→ **EXERCISE PROMPT**: Nothing may be dropped or altered: reproduce all the data.

Start TASK MATERIAL

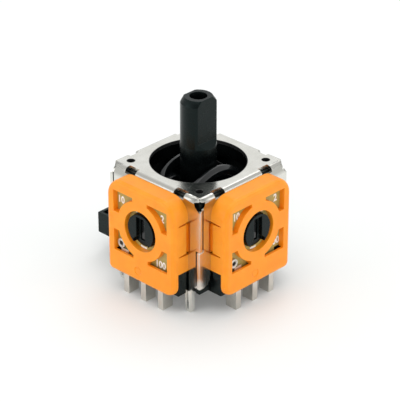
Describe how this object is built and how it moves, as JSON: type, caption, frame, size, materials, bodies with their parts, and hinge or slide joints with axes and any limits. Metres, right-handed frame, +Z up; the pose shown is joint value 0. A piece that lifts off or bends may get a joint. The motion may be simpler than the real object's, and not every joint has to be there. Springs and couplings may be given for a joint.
{
  "type": "analog stick module",
  "caption": "Two-axis thumb stick in a folded steel frame on a moulded base, with two rotary potentiometers and a push switch.",
  "frame": {"origin": "stick axis at the base's underside, the face that sits on the circuit board", "axes": "+Z up along the stick, +X towards one potentiometer, -Y towards the other, and -X towards the switch"},
  "size_m": [0.0198, 0.0152, 0.0208],
  "materials": {
    "tinned_steel": "bright tin plate, slightly smeared",
    "black_moulding": "glossy moulded",
    "orange_moulding": "satin moulded",
    "phenolic": "phenolic paper board",
    "contact_brass": "bright sprung sheet",
    "tinned_terminal": "dull tin plate"
  },
  "bodies": {
    "housing": {"top_frame": "tinned_steel", "liner": "black_moulding", "base": "black_moulding", "return_spring": "tinned_terminal", "pot_case_x": "orange_moulding", "pot_case_y": "orange_moulding", "pot_board_x": "phenolic", "pot_board_y": "phenolic", "terminal_x1": "tinned_terminal", "terminal_x2": "tinned_terminal", "terminal_x3": "tinned_terminal", "terminal_y1": "tinned_terminal", "terminal_y2": "tinned_terminal", "terminal_y3": "tinned_terminal", "eyelets_x": "tinned_terminal", "eyelets_y": "tinned_terminal", "switch_body": "black_moulding", "switch_cover": "black_moulding", "switch_dome": "contact_brass", "switch_terminal_1": "tinned_terminal", "switch_terminal_2": "tinned_terminal", "switch_terminal_3": "tinned_terminal", "switch_terminal_4": "tinned_terminal"},
    "rotor_x": {"pot_rotor_x": "black_moulding", "pot_wiper_x": "contact_brass"},
    "rocker": {"lower_rocker": "black_moulding", "pivot_pin": "tinned_terminal"},
    "stick": {"stick": "black_moulding"},
    "arch": {"upper_rocker": "black_moulding", "pot_rotor_y": "black_moulding", "pot_wiper_y": "contact_brass"},
    "button": {"switch_button": "black_moulding"},
    "plate": {"centring_plate": "black_moulding"}
  },
  "joints": [
    {"name": "tilt_x", "type": "hinge", "parent": "housing", "child": "rotor_x", "pos_m": [0, 0, 0.0061], "axis": [1, 0, 0], "range_deg": [-20, 20], "stiffness_Nm_per_rad": 0.02},
    {"name": "press", "type": "hinge", "parent": "rotor_x", "child": "rocker", "pos_m": [0.00692, 0, 0.0061], "axis": [0, -1, 0], "range_deg": [0, 1.19], "stiffness_Nm_per_rad": 1, "springref_deg": -0.29},
    {"name": "tilt_y", "type": "hinge", "parent": "rocker", "child": "stick", "pos_m": [0, 0, 0.0061], "axis": [0, 1, 0], "range_deg": [-20, 20], "stiffness_Nm_per_rad": 0.02},
    {"name": "arch_turn", "type": "hinge", "parent": "housing", "child": "arch", "pos_m": [0, 0, 0.0061], "axis": [0, 1, 0], "range_deg": [-20, 20]},
    {"name": "button_travel", "type": "slide", "parent": "housing", "child": "button", "axis": [0, 0, -1], "range_m": [0, 0.00033], "deforming": ["switch_dome"]},
    {"name": "plate_sink", "type": "slide", "parent": "housing", "child": "plate", "axis": [0, 0, -1], "range_m": [0, 0.00015], "deforming": ["return_spring"]}
  ],
  "couplings": [
    {"joint": "arch_turn", "follows": "tilt_y", "ratio": 1},
    {"joint": "button_travel", "follows": "press", "m_per_rad": 0.015825},
    {"joint": "plate_sink", "follows": "press", "m_per_rad": 0.006925}
  ]
}
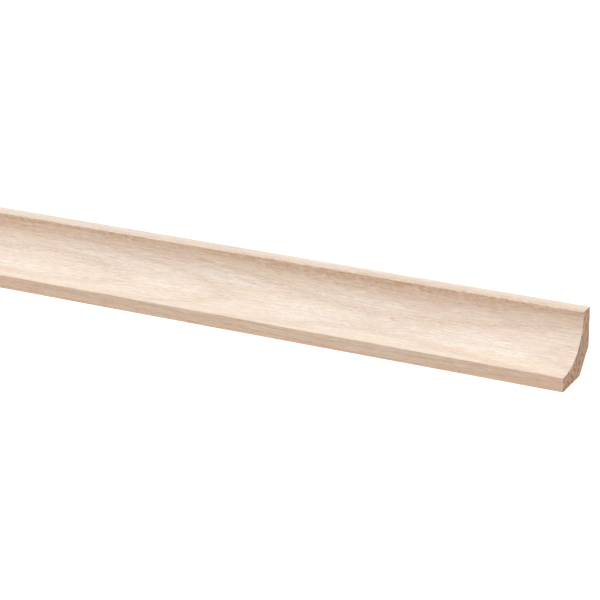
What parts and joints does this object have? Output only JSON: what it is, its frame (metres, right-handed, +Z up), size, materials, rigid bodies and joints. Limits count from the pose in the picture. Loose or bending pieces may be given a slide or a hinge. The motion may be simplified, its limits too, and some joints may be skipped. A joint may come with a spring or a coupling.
{
  "type": "cornice moulding",
  "caption": "Solid wood cornice moulding: a straight length of cove between a flat top lip and a flat front lip, with square backs and a 45 degree relief behind.",
  "frame": {"origin": "centre of the footprint, at the height of the underside that the moulding stands on", "axes": "X runs along the length, -Y is the side that the cove faces, +Y is the back face, +Z is up, out of the flat top lip"},
  "size_m": [2.4, 0.04, 0.038],
  "materials": {
    "planed_wood": "planed, unfinished"
  },
  "bodies": {
    "root": {"cornice_moulding": "planed_wood"}
  },
  "joints": []
}
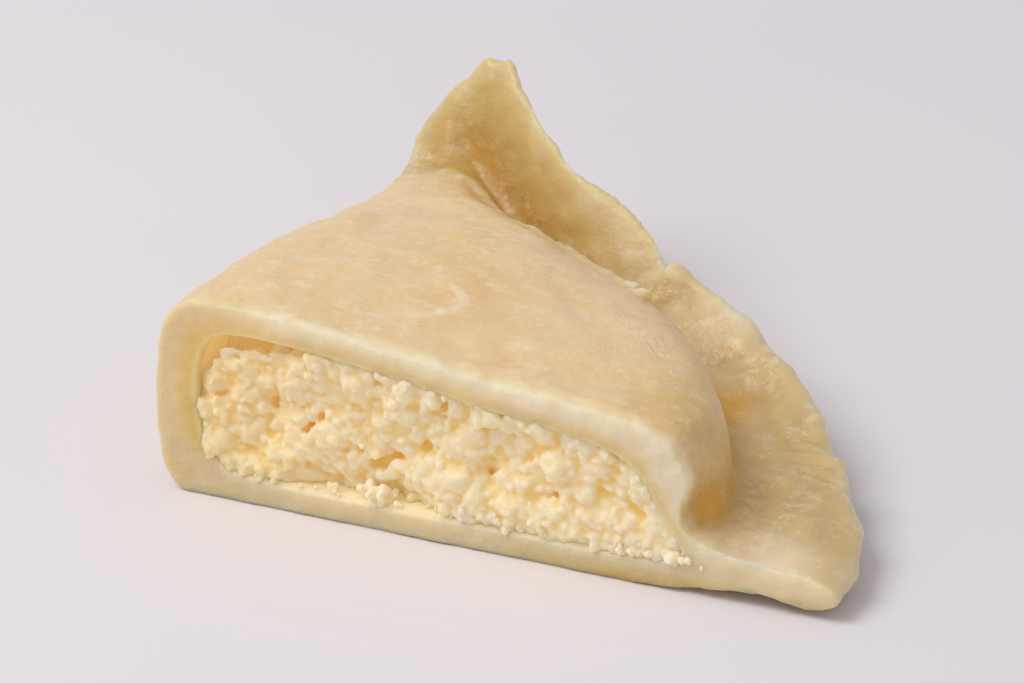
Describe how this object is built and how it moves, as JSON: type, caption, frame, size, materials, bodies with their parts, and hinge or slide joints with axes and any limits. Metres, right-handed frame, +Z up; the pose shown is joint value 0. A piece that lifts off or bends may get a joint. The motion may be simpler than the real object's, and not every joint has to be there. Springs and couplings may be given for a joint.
{
  "type": "halved pierogi dumpling",
  "caption": "Half of a boiled pierogi lying flat, cut through the middle: folded dough with a pinched flange and a raised corner round a crumbly curd filling that shows in the cut.",
  "frame": {"origin": "middle of the bounding box at the table, under the piece", "axes": "+X along the cut from the fold to the pinched rim, +Y from the cut back to the raised corner, +Z up; the cut face looks along -Y"},
  "size_m": [0.0452, 0.039, 0.016],
  "materials": {
    "boiled_dough": "moist, slightly translucent boiled dough, pale cream-yellow",
    "curd": "crumbly moist curd, cream-white"
  },
  "bodies": {
    "root": {"dough_wrapper": "boiled_dough", "curd_filling": "curd"}
  },
  "joints": []
}
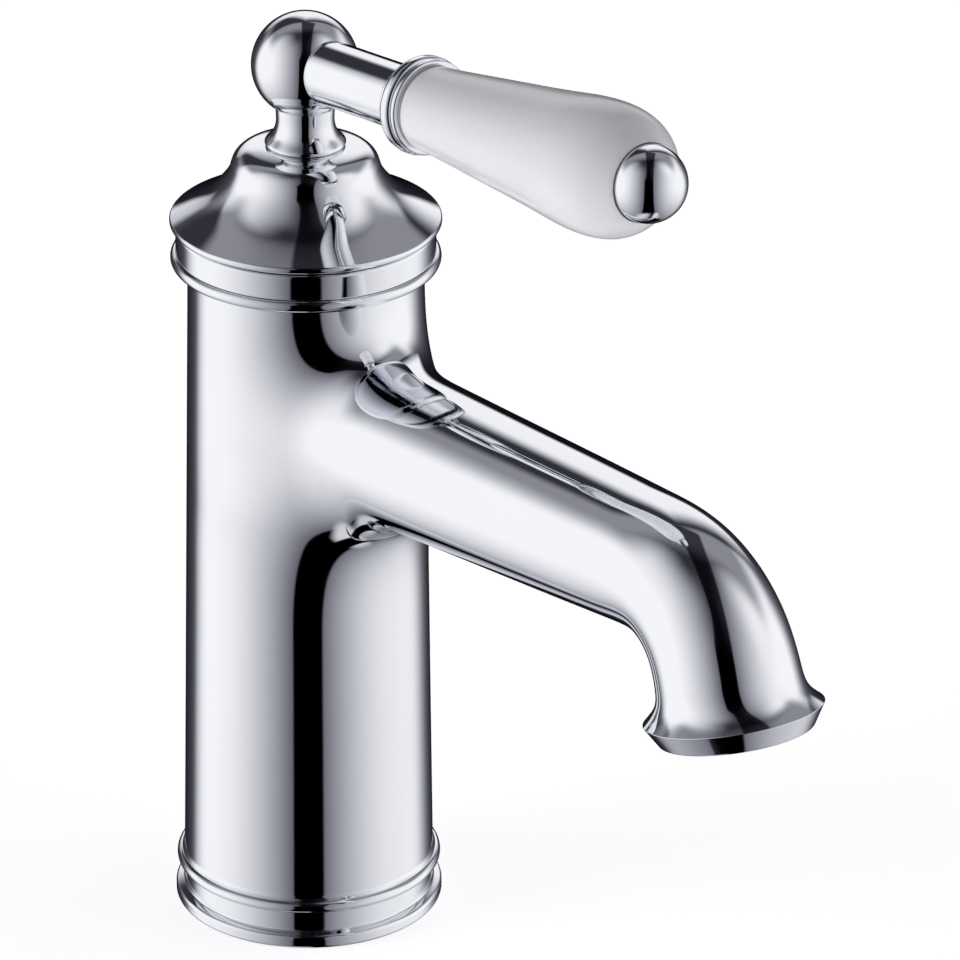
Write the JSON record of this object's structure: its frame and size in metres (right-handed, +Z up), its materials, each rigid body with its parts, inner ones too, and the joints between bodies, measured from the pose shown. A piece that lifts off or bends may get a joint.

End TASK MATERIAL

→ **COMPLETE OUTPUT**:
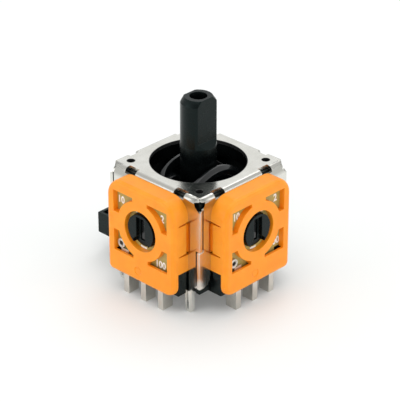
Describe how this object is built and how it moves, as JSON: type, caption, frame, size, materials, bodies with their parts, and hinge or slide joints with axes and any limits. Metres, right-handed frame, +Z up; the pose shown is joint value 0. A piece that lifts off or bends may get a joint. The motion may be simpler than the real object's, and not every joint has to be there. Springs and couplings may be given for a joint.
{
  "type": "analog stick module",
  "caption": "Two-axis thumb stick in a folded steel frame on a moulded base, with two rotary potentiometers and a push switch.",
  "frame": {"origin": "stick axis at the base's underside, the face that sits on the circuit board", "axes": "+Z up along the stick, +X towards one potentiometer, -Y towards the other, and -X towards the switch"},
  "size_m": [0.0198, 0.0152, 0.0208],
  "materials": {
    "tinned_steel": "bright tin plate, slightly smeared",
    "black_moulding": "glossy moulded",
    "orange_moulding": "satin moulded",
    "phenolic": "phenolic paper board",
    "contact_brass": "bright sprung sheet",
    "tinned_terminal": "dull tin plate"
  },
  "bodies": {
    "housing": {"top_frame": "tinned_steel", "liner": "black_moulding", "base": "black_moulding", "return_spring": "tinned_terminal", "pot_case_x": "orange_moulding", "pot_case_y": "orange_moulding", "pot_board_x": "phenolic", "pot_board_y": "phenolic", "terminal_x1": "tinned_terminal", "terminal_x2": "tinned_terminal", "terminal_x3": "tinned_terminal", "terminal_y1": "tinned_terminal", "terminal_y2": "tinned_terminal", "terminal_y3": "tinned_terminal", "eyelets_x": "tinned_terminal", "eyelets_y": "tinned_terminal", "switch_body": "black_moulding", "switch_cover": "black_moulding", "switch_dome": "contact_brass", "switch_terminal_1": "tinned_terminal", "switch_terminal_2": "tinned_terminal", "switch_terminal_3": "tinned_terminal", "switch_terminal_4": "tinned_terminal"},
    "rotor_x": {"pot_rotor_x": "black_moulding", "pot_wiper_x": "contact_brass"},
    "rocker": {"lower_rocker": "black_moulding", "pivot_pin": "tinned_terminal"},
    "stick": {"stick": "black_moulding"},
    "arch": {"upper_rocker": "black_moulding", "pot_rotor_y": "black_moulding", "pot_wiper_y": "contact_brass"},
    "button": {"switch_button": "black_moulding"},
    "plate": {"centring_plate": "black_moulding"}
  },
  "joints": [
    {"name": "tilt_x", "type": "hinge", "parent": "housing", "child": "rotor_x", "pos_m": [0, 0, 0.0061], "axis": [1, 0, 0], "range_deg": [-20, 20], "stiffness_Nm_per_rad": 0.02},
    {"name": "press", "type": "hinge", "parent": "rotor_x", "child": "rocker", "pos_m": [0.00692, 0, 0.0061], "axis": [0, -1, 0], "range_deg": [0, 1.19], "stiffness_Nm_per_rad": 1, "springref_deg": -0.29},
    {"name": "tilt_y", "type": "hinge", "parent": "rocker", "child": "stick", "pos_m": [0, 0, 0.0061], "axis": [0, 1, 0], "range_deg": [-20, 20], "stiffness_Nm_per_rad": 0.02},
    {"name": "arch_turn", "type": "hinge", "parent": "housing", "child": "arch", "pos_m": [0, 0, 0.0061], "axis": [0, 1, 0], "range_deg": [-20, 20]},
    {"name": "button_travel", "type": "slide", "parent": "housing", "child": "button", "axis": [0, 0, -1], "range_m": [0, 0.00033], "deforming": ["switch_dome"]},
    {"name": "plate_sink", "type": "slide", "parent": "housing", "child": "plate", "axis": [0, 0, -1], "range_m": [0, 0.00015], "deforming": ["return_spring"]}
  ],
  "couplings": [
    {"joint": "arch_turn", "follows": "tilt_y", "ratio": 1},
    {"joint": "button_travel", "follows": "press", "m_per_rad": 0.015825},
    {"joint": "plate_sink", "follows": "press", "m_per_rad": 0.006925}
  ]
}
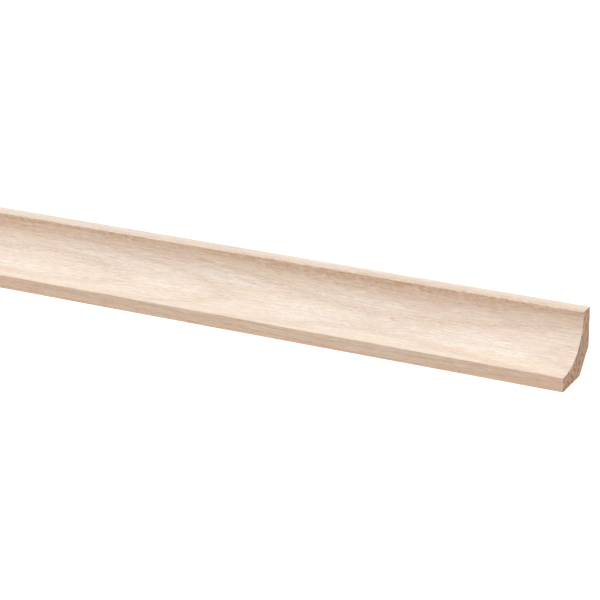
What parts and joints does this object have? Output only JSON: what it is, its frame (metres, right-handed, +Z up), size, materials, rigid bodies and joints. Limits count from the pose in the picture. Loose or bending pieces may be given a slide or a hinge. The motion may be simplified, its limits too, and some joints may be skipped. A joint may come with a spring or a coupling.
{
  "type": "cornice moulding",
  "caption": "Solid wood cornice moulding: a straight length of cove between a flat top lip and a flat front lip, with square backs and a 45 degree relief behind.",
  "frame": {"origin": "centre of the footprint, at the height of the underside that the moulding stands on", "axes": "X runs along the length, -Y is the side that the cove faces, +Y is the back face, +Z is up, out of the flat top lip"},
  "size_m": [2.4, 0.04, 0.038],
  "materials": {
    "planed_wood": "planed, unfinished"
  },
  "bodies": {
    "root": {"cornice_moulding": "planed_wood"}
  },
  "joints": []
}
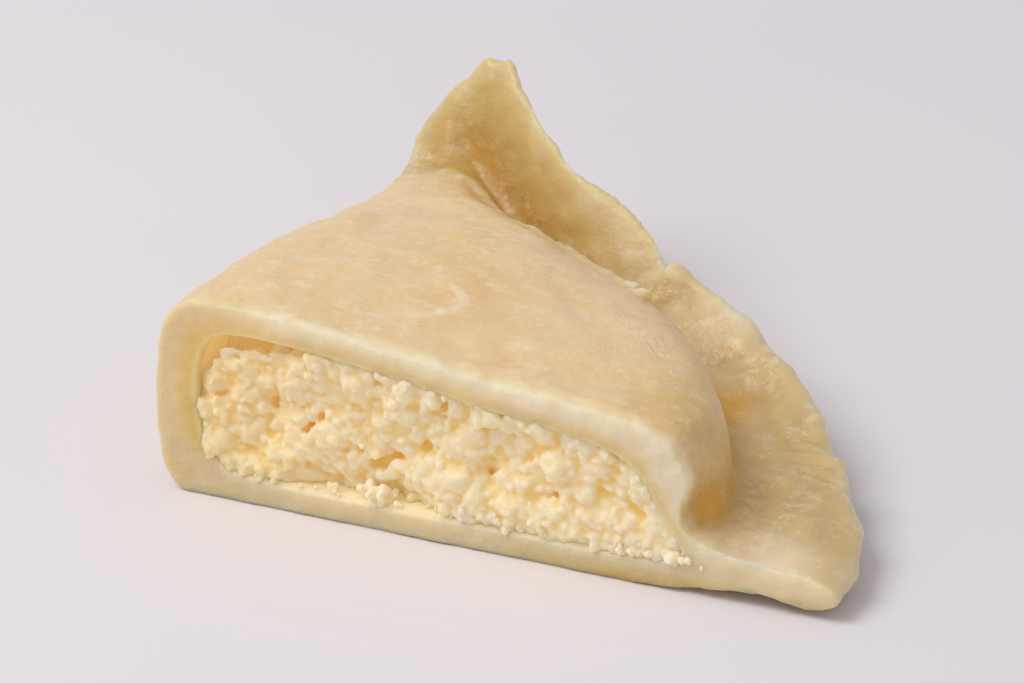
Describe how this object is built and how it moves, as JSON: type, caption, frame, size, materials, bodies with their parts, and hinge or slide joints with axes and any limits. Metres, right-handed frame, +Z up; the pose shown is joint value 0. A piece that lifts off or bends may get a joint. The motion may be simpler than the real object's, and not every joint has to be there. Springs and couplings may be given for a joint.
{
  "type": "halved pierogi dumpling",
  "caption": "Half of a boiled pierogi lying flat, cut through the middle: folded dough with a pinched flange and a raised corner round a crumbly curd filling that shows in the cut.",
  "frame": {"origin": "middle of the bounding box at the table, under the piece", "axes": "+X along the cut from the fold to the pinched rim, +Y from the cut back to the raised corner, +Z up; the cut face looks along -Y"},
  "size_m": [0.0452, 0.039, 0.016],
  "materials": {
    "boiled_dough": "moist, slightly translucent boiled dough, pale cream-yellow",
    "curd": "crumbly moist curd, cream-white"
  },
  "bodies": {
    "root": {"dough_wrapper": "boiled_dough", "curd_filling": "curd"}
  },
  "joints": []
}
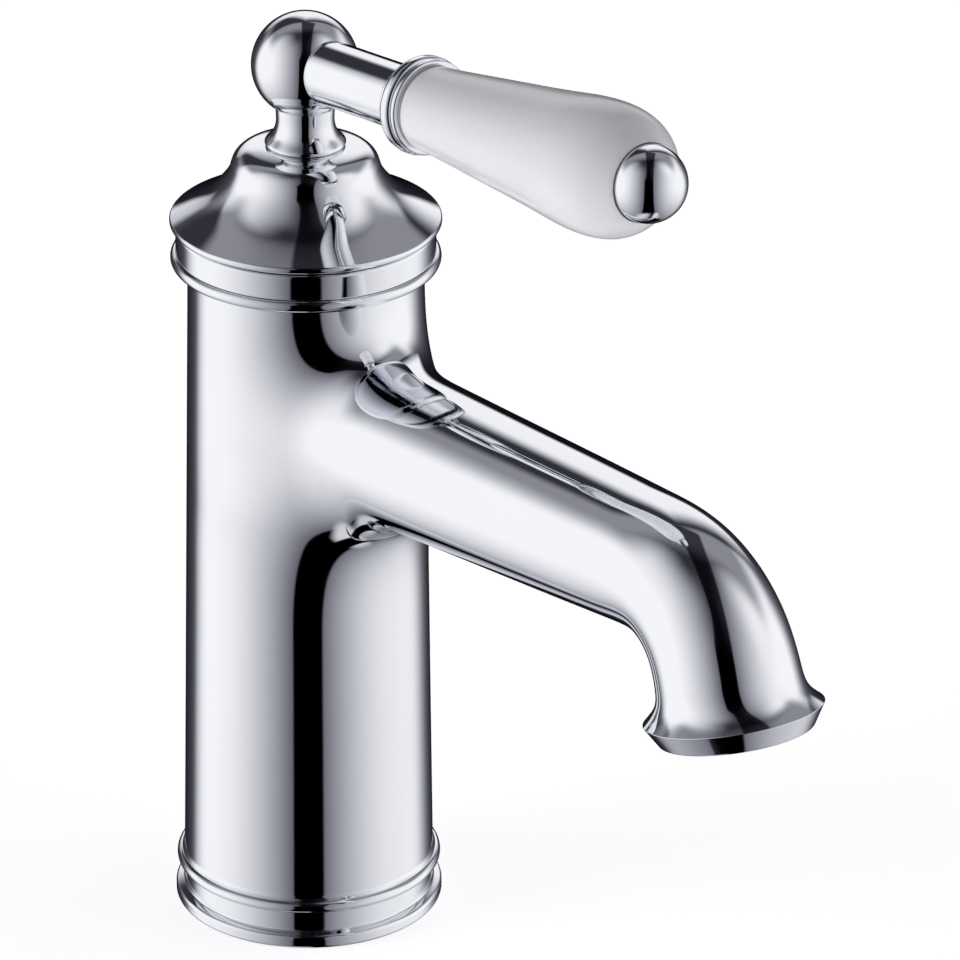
Write the JSON record of this object's structure: its frame and size in metres (right-handed, +Z up), its materials, each rigid body with its parts, inner ones too, and the joints between bodies, measured from the pose shown. A piece that lifts off or bends may get a joint.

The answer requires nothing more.